## AIM
Pick out the lines below that include the string "pose".

## RECORD LIST
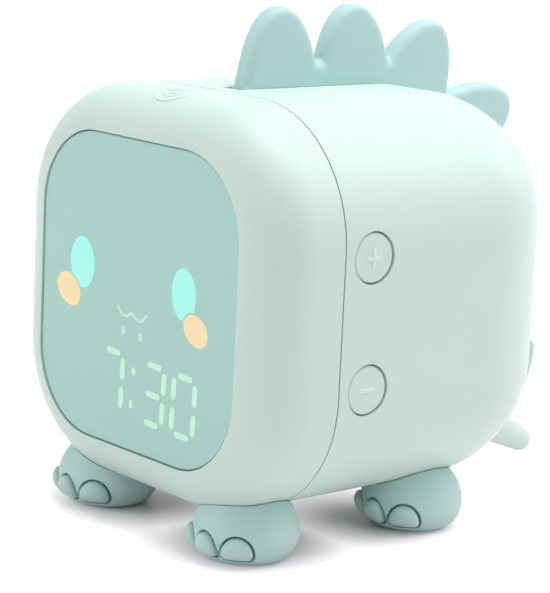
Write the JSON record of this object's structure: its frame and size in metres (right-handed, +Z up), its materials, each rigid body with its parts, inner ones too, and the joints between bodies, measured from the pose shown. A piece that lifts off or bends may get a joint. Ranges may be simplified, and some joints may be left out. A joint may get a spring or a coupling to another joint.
{
  "type": "kids alarm clock with night light",
  "caption": "Rounded bedside alarm clock with a lit face and digits behind a flat window, side push buttons, toed feet, a soft fin crest and a tail.",
  "frame": {"origin": "on the table, under the middle of the overall box", "axes": "+Z up from the table, the display faces -Y, +X to the viewer's right when facing the display"},
  "size_m": [0.088, 0.1226, 0.1116],
  "materials": {
    "body_plastic": "soft matt coat",
    "window_plastic": "satin, lets the lit figures through",
    "film": "diffusing",
    "tray_plastic": "matt white",
    "circuit_board": "solder mask",
    "led": "lens",
    "chip": "moulded",
    "screw_steel": "zinc plated",
    "leaf_metal": "spring strip",
    "crest_silicone": "satin silicone",
    "foot_silicone": "satin silicone",
    "clear_pad": "clear silicone",
    "switch_plastic": "moulded",
    "plunger_plastic": "moulded",
    "battery_wrap": "shrink wrap",
    "cradle_plastic": "moulded",
    "speaker_steel": "plated",
    "speaker_paper": "paper cone",
    "usb_metal": "nickel plated"
  },
  "bodies": {
    "clock": {"alarm_switch": "switch_plastic", "battery_cell": "battery_wrap", "battery_cradle": "cradle_plastic", "button_board_screws": "screw_steel", "cradle_screws": "screw_steel", "crest": "crest_silicone", "diffuser_film": "film", "display_board": "circuit_board", "display_driver": "chip", "display_screws": "screw_steel", "display_window": "window_plastic", "face_leds": "led", "foot_front_left": "foot_silicone", "foot_front_right": "foot_silicone", "foot_rear_left": "foot_silicone", "foot_rear_right": "foot_silicone", "foot_screws": "screw_steel", "front_shell": "body_plastic", "left_button_board": "circuit_board", "light_tray": "tray_plastic", "main_board": "circuit_board", "main_board_screws": "screw_steel", "main_chips": "chip", "minus_switch": "switch_plastic", "night_light_leds": "led", "pad_front_left": "clear_pad", "pad_front_right": "clear_pad", "pad_rear_left": "clear_pad", "pad_rear_right": "clear_pad", "plus_switch": "switch_plastic", "rear_shell": "body_plastic", "right_button_board": "circuit_board", "segment_leds": "led", "set_switch": "switch_plastic", "shell_screws": "screw_steel", "speaker_basket": "speaker_steel", "speaker_cone": "speaker_paper", "speaker_magnet": "speaker_steel", "tail": "body_plastic", "tail_fin": "crest_silicone", "tail_screw": "screw_steel", "touch_leaf": "leaf_metal", "usb_board": "circuit_board", "usb_screws": "screw_steel", "usb_socket": "usb_metal"},
    "plus_key": {"plus_button": "body_plastic", "plus_plunger": "plunger_plastic"},
    "minus_key": {"minus_button": "body_plastic", "minus_plunger": "plunger_plastic"},
    "set_key": {"set_button": "body_plastic", "set_plunger": "plunger_plastic"},
    "alarm_key": {"alarm_button": "body_plastic", "alarm_plunger": "plunger_plastic"}
  },
  "joints": [
    {"name": "plus_press", "type": "slide", "parent": "clock", "child": "plus_key", "axis": [-1, 0, 0], "range_m": [0, 0.0006], "stiffness_N_per_m": 900, "springref_m": -0.0006},
    {"name": "minus_press", "type": "slide", "parent": "clock", "child": "minus_key", "axis": [-1, 0, 0], "range_m": [0, 0.0006], "stiffness_N_per_m": 900, "springref_m": -0.0006},
    {"name": "set_press", "type": "slide", "parent": "clock", "child": "set_key", "axis": [1, 0, 0], "range_m": [0, 0.0006], "stiffness_N_per_m": 900, "springref_m": -0.0006},
    {"name": "alarm_press", "type": "slide", "parent": "clock", "child": "alarm_key", "axis": [1, 0, 0], "range_m": [0, 0.0006], "stiffness_N_per_m": 900, "springref_m": -0.0006}
  ]
}
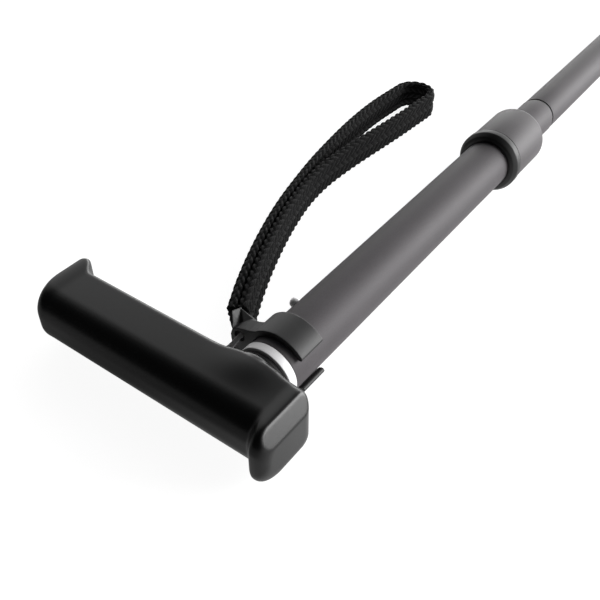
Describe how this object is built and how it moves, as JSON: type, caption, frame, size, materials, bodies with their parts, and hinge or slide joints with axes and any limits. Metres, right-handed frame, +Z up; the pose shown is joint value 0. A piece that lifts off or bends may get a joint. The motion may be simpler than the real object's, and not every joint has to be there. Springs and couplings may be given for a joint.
{
  "type": "support cane",
  "caption": "Height-adjustable support cane with a T handle, telescoping tubes, twist lock collar, clip that presses over the tube, and braided wrist strap, lying on its side.",
  "frame": {"origin": "middle of the whole object's underside, on the floor it lies on", "axes": "+X along the shaft from the handle to the rubber tip, +Y the side of the handle's long arm, +Z up"},
  "size_m": [0.8712, 0.1116, 0.0296],
  "materials": {
    "handle_black": "satin",
    "brass": "plain",
    "steel": "plain",
    "gasket_black": "matt",
    "bright_ring": "satin",
    "plain_aluminium": "plain",
    "grey_anodised": "matt anodised, fine grain",
    "chromed": "polished",
    "clip_grey": "satin",
    "lock_black": "matt",
    "collar_grey": "matt anodised",
    "pale_plastic": "plain",
    "seal_dark": "matt",
    "tip_rubber": "matt",
    "braid": "flat chevron braid"
  },
  "bodies": {
    "upper": {"upper_tube": "grey_anodised", "handle_grip": "handle_black", "handle_insert": "brass", "handle_stud": "steel", "neck_gasket": "gasket_black", "neck_ring": "bright_ring", "tube_plug": "plain_aluminium", "button_spring": "steel", "lock_ring": "lock_black", "lock_collet": "pale_plastic"},
    "collar": {"lock_collar": "collar_grey"},
    "lower": {"adjusting_tube": "grey_anodised", "guide_bush": "pale_plastic", "joint_seal": "seal_dark", "joint_spigot": "plain_aluminium", "lower_tube": "grey_anodised", "tube_end_plug": "gasket_black", "tip_washer": "steel", "rubber_tip": "tip_rubber"},
    "button": {"snap_button": "chromed"},
    "clip": {"strap_clip": "clip_grey"},
    "strap": {"split_ring": "chromed", "strap_end": "braid", "wrist_strap": "braid"}
  },
  "joints": [
    {"name": "height_slide", "type": "slide", "parent": "upper", "child": "lower", "axis": [1, 0, 0], "range_m": [-0.055, 0.035]},
    {"name": "lock_turn", "type": "hinge", "parent": "upper", "child": "collar", "pos_m": [-0.21535, -0.03145, 0.0148], "axis": [1, 0, 0], "range_deg": [0, 90]},
    {"name": "button_press", "type": "slide", "parent": "upper", "child": "button", "axis": [0, -0.866, -0.5], "range_m": [0, 0.0022], "stiffness_N_per_m": 900, "springref_m": -0.001, "deforming": ["button_spring"]},
    {"name": "clip_turn", "type": "hinge", "parent": "upper", "child": "clip", "pos_m": [-0.39135, -0.03145, 0.0148], "axis": [1, 0, 0], "range_deg": [-40, 60]},
    {"name": "strap_swing", "type": "hinge", "parent": "clip", "child": "strap", "pos_m": [-0.39415, -0.01505, 0.0184], "axis": [1, 0, 0], "range_deg": [-20, 80]}
  ]
}
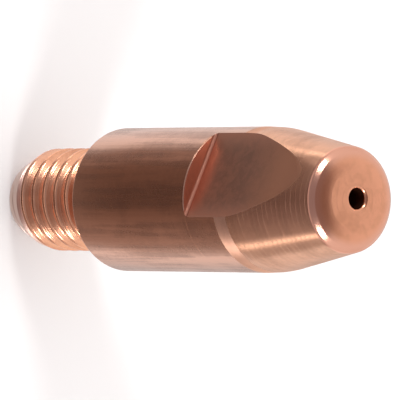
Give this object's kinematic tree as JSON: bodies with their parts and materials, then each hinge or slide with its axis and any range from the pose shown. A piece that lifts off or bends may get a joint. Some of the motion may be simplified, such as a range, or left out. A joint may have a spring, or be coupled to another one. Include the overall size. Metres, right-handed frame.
{
  "type": "welding contact tip",
  "caption": "Copper contact tip for wire welding: threaded end, round body with two wrench flats, tapered nose and a fine wire bore right through.",
  "frame": {"origin": "centre of the thread end, on the axis", "axes": "+Z along the axis from the thread end to the nose, +Y square to a wrench flat"},
  "size_m": [0.008, 0.008, 0.028],
  "materials": {
    "copper": "turned bright, light brown tarnish"
  },
  "bodies": {
    "root": {"contact_tip": "copper"}
  },
  "joints": []
}
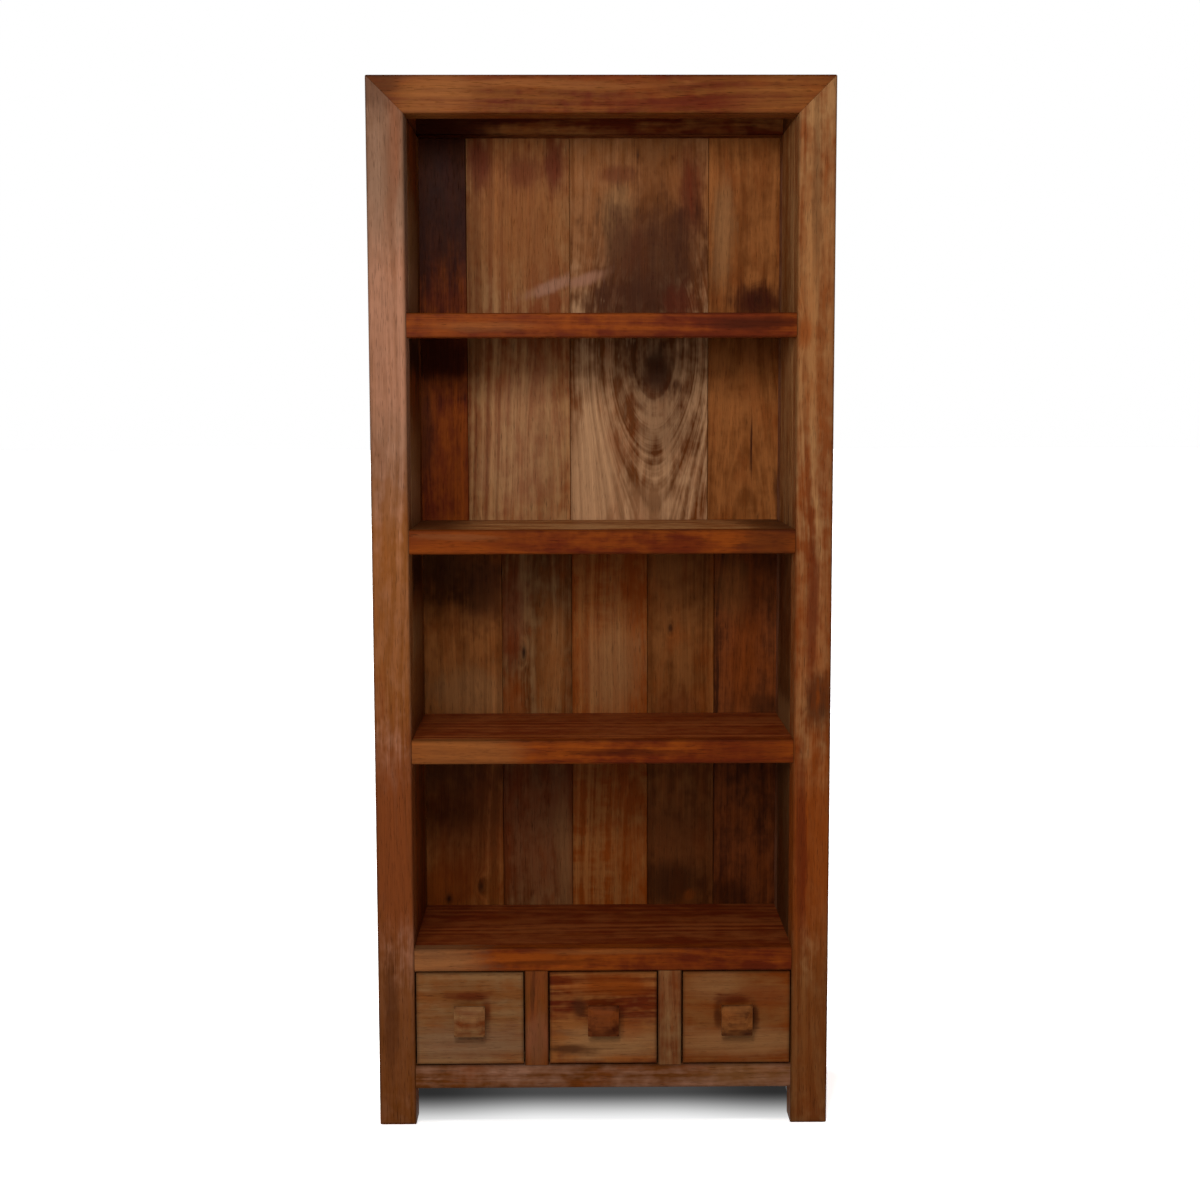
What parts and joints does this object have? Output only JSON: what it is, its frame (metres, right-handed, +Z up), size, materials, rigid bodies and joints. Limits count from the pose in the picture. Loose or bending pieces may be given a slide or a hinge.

## WORKED SOLUTION
Write the JSON record of this object's structure: its frame and size in metres (right-handed, +Z up), its materials, each rigid body with its parts, inner ones too, and the joints between bodies, measured from the pose shown. A piece that lifts off or bends may get a joint. Ranges may be simplified, and some joints may be left out. A joint may get a spring or a coupling to another joint.
Describe how this object is built and how it moves, as JSON: type, caption, frame, size, materials, bodies with their parts, and hinge or slide joints with axes and any limits. Metres, right-handed frame, +Z up; the pose shown is joint value 0. A piece that lifts off or bends may get a joint. The motion may be simpler than the real object's, and not every joint has to be there. Springs and couplings may be given for a joint.
Give this object's kinematic tree as JSON: bodies with their parts and materials, then each hinge or slide with its axis and any range from the pose shown. A piece that lifts off or bends may get a joint. Some of the motion may be simplified, such as a range, or left out. A joint may have a spring, or be coupled to another one. Include the overall size. Metres, right-handed frame.
What parts and joints does this object have? Output only JSON: what it is, its frame (metres, right-handed, +Z up), size, materials, rigid bodies and joints. Limits count from the pose in the picture. Loose or bending pieces may be given a slide or a hinge.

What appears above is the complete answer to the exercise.